Everything is subservient to work. The only thing that seems to be driving us is the belief that as long as we can buy more junk we will all be ok. Granted we are all buying security and undeniable comfort. Insurance wasn’t very common in the 60s and the 70s, and gated communities with swimming pools and gyms weren’t around. Now, I can understand that these things are important. But iPhone applications? – I am not sure. Cars with air bags? Sure, but cars that have additional speakers for 20K? I am not sure. Don’t get me wrong, I think cars are cool. But I don’t really know if I think they look cool because I am bombarded with images of leggy Russian models with these cars or because they are priced so high that I can’t buy them till I get my dream job. There is an infinitely complex path of associations between what every human likes (beauty, admiration, and power perhaps?) and a desirable thing that can be bought, and what I liked yesterday (like Mallika Sherawat) and a product that is launched today (like the label on a Jeans on her that I saw in a glossy at a bookstore). Perhaps the things we like, why we like things, and why we work hard for things will get even more abstract from here. Perhaps, as a generation we are condemned to work day and night to make enough money to buy our kids branded clothes in an alternative reality – like second life, or more ammunition in multi-player internet games. I don’t know, maybe I am just too old.
All of us work hard, and have seen periods of maniacal labor and stress. What are we getting for it? IMAX movies? Are they better than Rambo on video tapes? Reworked Chinese? Better than the humble road side vendors egg rolls? I am not sure again. High end sounds systems for over INR200, 000? How many of us have the aural hardware and education to appreciate the superior sound? How much of our lives and youth are we ready to give up just so that we could feel or appear cooler or be around larger than life images?
None of this is of course new and has happened a million times before in a million places. Perhaps the nostalgia for an imagined simpler time is universal, and could be found on rocks, frescos, and on papyrus. I am simply trying to chronicle the times I live in and the sense of loneliness that some of us face once in a while.
The nature of work has completely changed. A friend from North East once told me that his dad could point to power distribution plants while on long drives, and say – ‘I built this’. My friend and I make a living writing reports. My dad is in the business of taking production output from X to 2X at outfits that managed real widgets made of steel and other metals. Some of my earliest memories involve my dad walking with five storey high liquid oxygen plants and enormous liquid oxygen tanks in the background. I remember him telling me, “I run these things eight hours a day- they are extremely dangerous and could burn down this while area – by the way, they save lives”. I, on the other hand, talk to people, write reports, and then talk some more. Most of my friends do things that make text boxes and drop downs appear on the screen, or make credit card transactions a little safer, or do things that make bank customers or traders less pissed off about their lives, or make cell phones that do interesting things – like make a song play by giving it a little jerk.

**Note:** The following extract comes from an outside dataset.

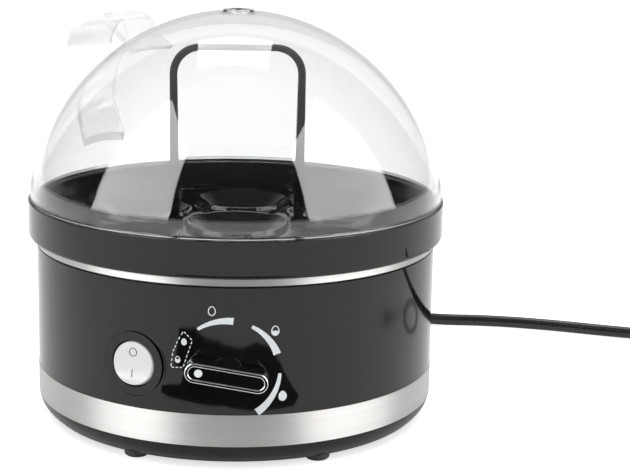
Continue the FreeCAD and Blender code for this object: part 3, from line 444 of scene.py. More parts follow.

Now, I don’t know enough about economics, the trajectory of progress, the shifting frontiers of value generation, intellectual property (or just about anything) to attempt a comment on whether my friend’s dad (the power distribution centers guy) was adding more value to the economy than we are- let alone philosophical questions related to which is more worthwhile. Of course, it could be argued that his dad wasn’t actually building it, but really orchestrating a complex chain of tasks and events – and that lighting a fire five generations ago was the last time somebody did something real. But to ordinary human instincts, building those majestic Christmas tree like structures with beautiful copper and silver, and gigantic arched foundations, seem a little more worthwhile than doing bar graphs and pie charts that might help a life as confused as mine in a little cubicle somewhere.
Again, I am not arguing in favour of one versus the other – I am just amazed and spreading the amazement (and the occasional misery) around.
And then, some of us have developed certain very funny habits. As question of tribal identity has gotten more complex, people don’t really know where they belong or should belong or claim to belong. Decades back, people from Punjab and Andhra Pradesh and West Bengal migrated to Delhi and formed clubs and friendships based on linguistic identity. Chances are my grandfather and my college buddy’s grandfather (the buddy is a Jat from Meerut and Ranchi) had never met. Their identities and lives involved cultural artefacts and practices that could be neatly linked to two regions in the map. They were proud of what their place represented. Now, these regional cultural artefacts are associated with certain aspects of our past we don’t always like. For example, a lot of things overtly bong reminds of the poverty associated with what Rajiv Gandhi called a dying city, and of my home town in the 80s and 90s which represents a life that is less prosperous than the one I have now. I know plenty of people who would be mortified if a stranger in a party identified them as Oriyas, or Telugu, or Tamils, or bongs, or Biharis (depending on where the are actually from. Strangely, a misidentification isn’t so gruesome). The alternative isn’t very clear to any of them (universities are probably taking their place) – but their own linguistic identities aren’t cool any more.
Meanwhile, I will go back to work, think of ways to earn more money, call Mom, and be paranoid about the possibility of burning the mid night oil someday to buy my kid (when I have one, someday) some more video game ammunition.